Wednesday, May 30, 2012
Digging All The Way To China
Failing Grade
“There is simply no reason that teachers accused of sexual misconduct should have greater job security than other city employees,” said Mr. Bloomberg, who was joined by several state superintendents’ groups at a news conference at Gracie Mansion. “The fact that they currently do is wrong; it is dangerous; it is indefensible.”
But the mayor’s supporters know just how arduous, if not nearly impossible, it will be to change the law. The State Assembly, unlike the Senate chamber, is controlled by Democrats, who are much more receptive to the concerns of the city and state teachers’ unions. (NYT, 5/29/2012)
Nothing to add.
Szalony
Polish leaders reacted with outrage Wednesday to President Barrack Obama's apparently inadvertent reference to a "Polish death camp" when he awarded a U.S. Presidential Medal of Freedom to a now-dead Polish World War II resistance fighter Tuesday.

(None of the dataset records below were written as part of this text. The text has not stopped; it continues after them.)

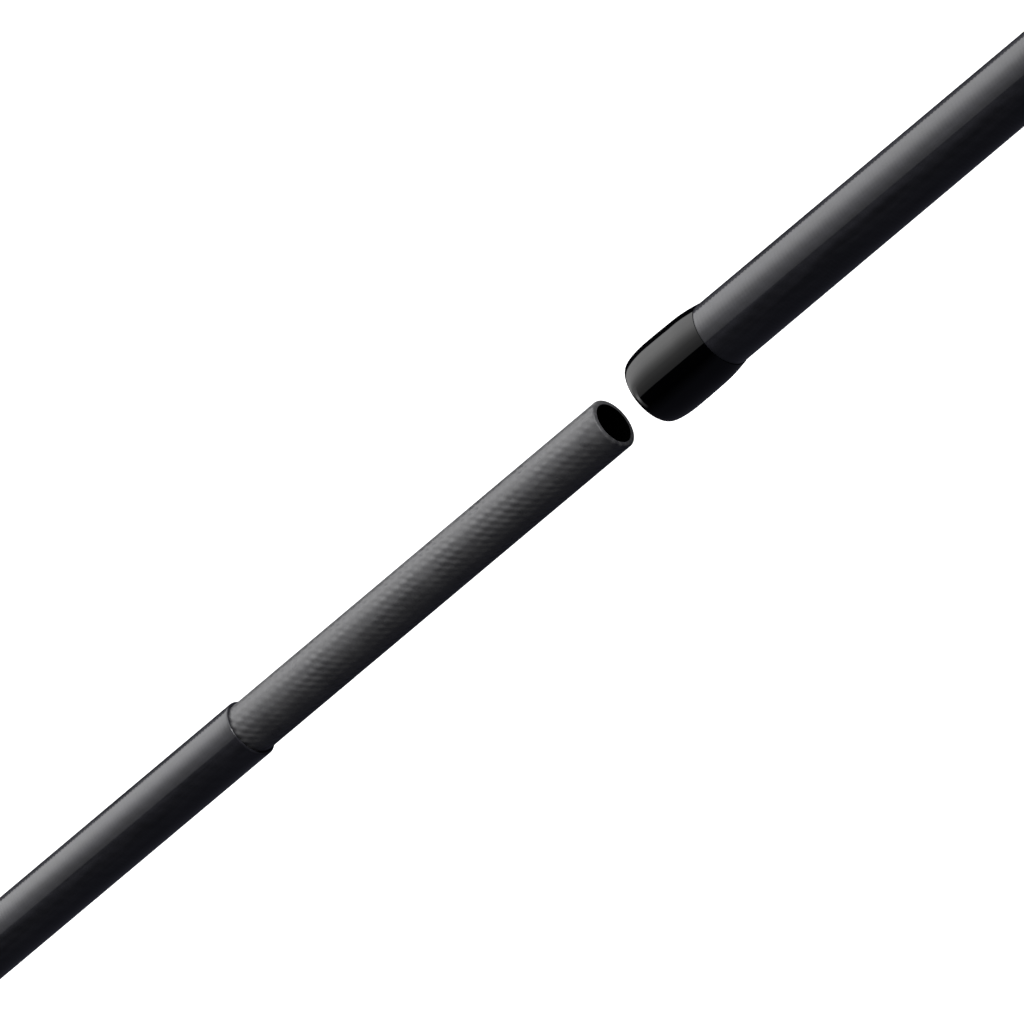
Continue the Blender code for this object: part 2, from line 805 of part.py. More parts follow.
def main():
    clear_scene()
    parts = new_collection("spinning_rod")
    tools = new_collection("cutters")
    butt = add_empty("butt_section", (0, 0, 0), parts)
    tip = add_empty("tip_section", (MOUTH, 0, 0), parts, butt)
    hood_body = add_empty("hood_slider", (0, 0, 0), parts, butt)
    nut_body = add_empty("nut_axis", (0, 0, 0), parts, hood_body)
    keeper_body = add_empty("keeper_pivot", (0, 0, 0), parts, butt)

    seat_start = build_handle(parts, tools, butt)
    seat_end = build_reel_seat(seat_start, parts, tools, butt, hood_body, nut_body)
    handle_end = build_fore_grip(seat_end, parts, butt)
    build_keeper(handle_end + KEEPER_AHEAD, parts, tools, butt, keeper_body)
    build_butt_blank(parts, butt)
    build_spigot(parts, butt)
    name, x, size = BUTT_GUIDE
    guide(name, BUTT_OUTSIDE, x, size, butt, parts, tools, True)

    build_tip_blank(parts, tip)
    build_collar(parts, tip)
    for name, x, size in TIP_GUIDES:
        guide(name, TIP_OUTSIDE, x, size, tip, parts, tools, name in TWO_FOOTED)
    build_tip_top(parts, tools, tip)
    for tool in tools.objects:
        tool.hide_render = True
        tool.display_type = "WIRE"


main()
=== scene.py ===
"""Looks of the two-piece spinning rod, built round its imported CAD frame.

Metres, in the CAD model's frame: the rod lies along +X from the butt cap at the origin, and its
reel seat and guides face down, to -Z. Round pieces are described by an outline of (x, radius)
points, and by the angle round the rod, which is 0 straight down and grows towards +Y.
"""

import math

import bmesh
import bpy
from mathutils import Matrix, Vector


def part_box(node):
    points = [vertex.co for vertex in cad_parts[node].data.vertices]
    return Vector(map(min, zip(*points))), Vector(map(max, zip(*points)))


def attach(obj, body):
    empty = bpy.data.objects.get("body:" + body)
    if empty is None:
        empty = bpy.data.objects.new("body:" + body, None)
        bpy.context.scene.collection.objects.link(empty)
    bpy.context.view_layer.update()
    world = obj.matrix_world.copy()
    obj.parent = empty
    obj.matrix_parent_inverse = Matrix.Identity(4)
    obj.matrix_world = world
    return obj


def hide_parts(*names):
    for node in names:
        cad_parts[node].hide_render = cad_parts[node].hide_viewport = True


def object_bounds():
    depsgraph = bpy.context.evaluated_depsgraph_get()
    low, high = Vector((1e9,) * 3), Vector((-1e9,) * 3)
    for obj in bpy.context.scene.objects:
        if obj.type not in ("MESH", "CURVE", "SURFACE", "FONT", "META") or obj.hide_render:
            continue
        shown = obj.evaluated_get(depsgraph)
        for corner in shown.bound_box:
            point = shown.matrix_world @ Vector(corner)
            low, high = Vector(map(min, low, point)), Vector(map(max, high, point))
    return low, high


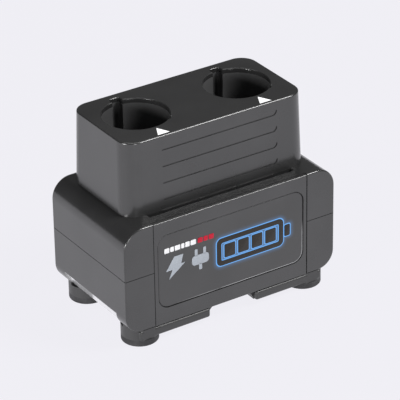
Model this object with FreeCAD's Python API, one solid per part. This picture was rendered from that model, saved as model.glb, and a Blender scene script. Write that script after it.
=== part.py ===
import FreeCAD, Part
import math
import os

# Two-bay battery charging base: a low housing on four round feet carries a tower
# with two keyed wells. Millimetres, +X along the front, +Y to the rear, +Z up,
# origin on the standing surface under the middle of the housing.

V = FreeCAD.Vector
X_AXIS, Y_AXIS, Z_AXIS = V(1, 0, 0), V(0, 1, 0), V(0, 0, 1)
SIDES = {"left": -1, "right": 1}
ENDS = {"front": -1, "rear": 1}

# ---- housing ----
base_w = 116.0
base_d = 63.8
base_bottom = 8.7
base_top = 62.0
parting_z = 37.0
parting_gap = 0.3
top_corner_r = 9.9
bottom_corner_r = 8.7
wall = 2.2
edge_r = 0.7
lip_t = 1.2
lip_h = 2.0
fit_gap = 0.15
screw_gap = 0.02

# ---- rails, feet and finger facets under the housing ----
rail_bottom = 3.5
rail_top = 8.2
rail_t = 2.8
rail_set_back = 0.1
groove_set_back = 1.0
rail_inset = 7.0
rail_end_r = 1.2
notch_x = 0.7
notch_half = 12.8
ramp_run = 6.5
buttress_t = 7.0
foot_r = 8.9
foot_inset_x = 12.2
foot_inset_y = 8.6
foot_h = 3.3
foot_edge_r = 0.7
foot_stem_r = 5.1
foot_stem_h = 3.8
facet_top = 17.0
facet_half = 23.0
facet_deg = 30.0
skid_gap = 0.02
stud_r = 1.5
stud_rise = 0.8
stud_inset_x = 20.0
stud_inset_y = 3.5

# ---- tower ----
tower_top = 98.8
tower_half_w = 48.8
tower_half_d = 24.4
tower_y = 3.3
tower_draft = 0.93
tower_corner_r = 8.2
tower_edge_r = 0.65
pillar_r = 3.0
pillar_h = 20.0
groove_count = 4
groove_top_z = 91.8
groove_pitch = 8.3
groove_w = 0.8
groove_depth = 0.4
groove_left_x = -29.7
groove_right_x = 30.4
groove_hook_r = 1.9

# ---- bays ----
bay_x = 27.7
bay_y = 4.5
bay_r = 15.9
cup_wall = 1.6
key_w = 5.5
key_depth = 3.3
key_corner_r = 1.2
index_w = 3.0
index_depth = 0.6
index_deg = -47.0
rim_r = 0.4
ledge_z = 43.0
well_r = 11.5
well_h = 5.0
cup_foot_h = 2.0
socket_h = 4.0
socket_wall = 1.5

# ---- bay contacts ----
contact_count = 3
contact_pitch = 5.0
contact_rise = 2.0
contact_travel = 1.5
pin_r = 1.0
pin_fit = 0.05
collar_r = 1.55
collar_h = 0.8
collar_gap = 0.1
tail_r = 0.75
tail_gap = 0.6
chamber_r = 1.75
block_r = 10.4
block_h = 7.0
block_flange_r = 14.6
contact_board_t = 1.2
stake_r = 0.8
stake_y = 6.5
block_screw_y = 12.6
spring_r = 1.2
spring_wire_r = 0.15
spring_turns = 6

# ---- front panel and lit badge ----
panel_half = 42.25
panel_gap = 0.3
panel_t = 2.0
panel_back_gap = 0.15
panel_top_drop = 0.2
panel_edge_r = 0.35
badge_side = 2.15
badge_bottom = 16.9
badge_top = 54.6
badge_corner_r = 5.5
badge_gap = 0.3
badge_t = 0.9
badge_sink = 0.3
window_w = 46.0
window_side = 3.6
window_bottom = 25.5
window_top = 47.5
window_gap = 0.1
badge_board_margin = 3.5
badge_board_t = 1.2
badge_led = 1.6
badge_led_h = 0.5
badge_led_columns = 6
badge_led_rows = 3
peg_r = 1.5
peg_side = 4.25
peg_inset = 4.6

# ---- light strip in the deck ----
slot_half = 40.0
slot_front = -25.2
bar_half = 30.7
bar_t = 1.8
bar_drop = 0.9
bar_y = -23.6
bar_flange_half = 44.0
bar_flange_w = 5.6
bar_flange_t = 1.6
strip_board_t = 1.0
strip_screw_x = 42.0
strip_pad_h = 0.6
strip_led_count = 9
strip_led_l = 2.0
strip_led_h = 0.4

# ---- inner parts ----
ballast_half_w = 32.0
ballast_half_d = 23.0
ballast_t = 3.0
ballast_screw_x = 27.0
board_half_w = 40.0
board_front = -25.0
board_rear = 24.0
board_z = 19.0
board_t = 1.6
post_inset_x = 3.6
post_inset_y = 4.4
post_r = 3.0
jack_w = 9.0
jack_back = 17.3
jack_h = 11.0
jack_set_back = 0.8
jack_nose_r = 4.2
jack_bore_r = 3.15
jack_bore_back = 20.5
jack_pin_r = 1.0
jack_pin_set_back = 3.5
vent_count = 6
vent_w = 1.6
vent_pitch = 3.6
vent_bottom = 20.0
vent_top = 33.0
vent_first_x = 12.0
rear_panel_half = 34.0
rear_panel_bottom = 14.0
rear_panel_top = 34.0
rear_panel_corner_r = 2.0
rear_panel_sink = 0.1
rear_tab_h = 12.0
rear_tab_reach = 1.5
rear_tab_t = 1.2
label_half_w = 24.0
label_half_d = 9.0
label_t = 0.2
wire_r = 0.6
ballast_washer_r = 5.0
ballast_washer_t = 0.8
capacitor_r = 4.0
capacitor_h = 10.0
capacitor_xs = (-16.0, -6.0, 6.0, 16.0)
capacitor_y = -17.0
coil_half = 5.0
coil_h = 6.0
coil_x = 14.0
coil_y = 17.0
chip_half = 4.0
chip_h = 1.4
sink_half_w = 6.5
sink_half_d = 8.0
sink_base_t = 2.0
sink_h = 10.0
sink_fins = 5
socket_half_w = 4.5
socket_half_d = 2.5
socket_body_h = 4.0
socket_x = 30.0
socket_y = -12.0
sink_fin_t = 1.0
harness_pitch = 2.4
harness_bend = 1.3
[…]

Poles are extremely sensitive about the way Nazi German-run death camps in occupied Poland during the war are described. Millions of Polish Jews and Catholics perished during the conflict and large numbers were murdered by German authorities in the camps. (WSJ, 5/30/2012)
Foreign policy expert Obama steps in it again. This after earlier in his term stiffing the Poles - an erstwhile American ally if ever there was one - on missile defense.
Surfacing
Records in a George Romney archive at the University of Michigan describe how questions about his eligibility to be president surfaced almost as soon as he began his short-lived campaign.
In many ways, they appear to echo today's complaints that Trump and some other conservative "birthers" have made about Obama while questioning whether Obama - whose father was from Kenya and mother was from Kansas - was born in Hawaii.
In George Romney's case, most of the questions were raised initially by Democrats who cited the Constitution's requirement that only a "natural born citizen" can be president.
As early as February 1967 - a year before the first 1968 presidential primary - some newspapers were raising questions as to whether George Romney's place of birth disqualified him from the presidency.
By May 1967, U.S. congressman Emmanuel Celler, a Democrat who chaired the House of Representatives Judiciary Committee, was expressing "serious doubts" about George Romney's eligibility.
The next month, another Democratic congressman inserted a lengthy treatise into the Congressional Record in which a government lawyer - writing in a "personal capacity" - argued that George Romney was ineligible for the White House because he was born outside U.S. territory. (Reuters.com, 5/29/2012)
Just another reminder that the first birthers were Democrats. And the second, as well, considering that Obama supporters first raised the issue against John McCain (born on a military base in the Panama Canal) in the last election.
So will Obama repudiate Emmanuel Celler?
And while we are at it, why doesn't Obama tell us why he has a social security number issued in Connecticut?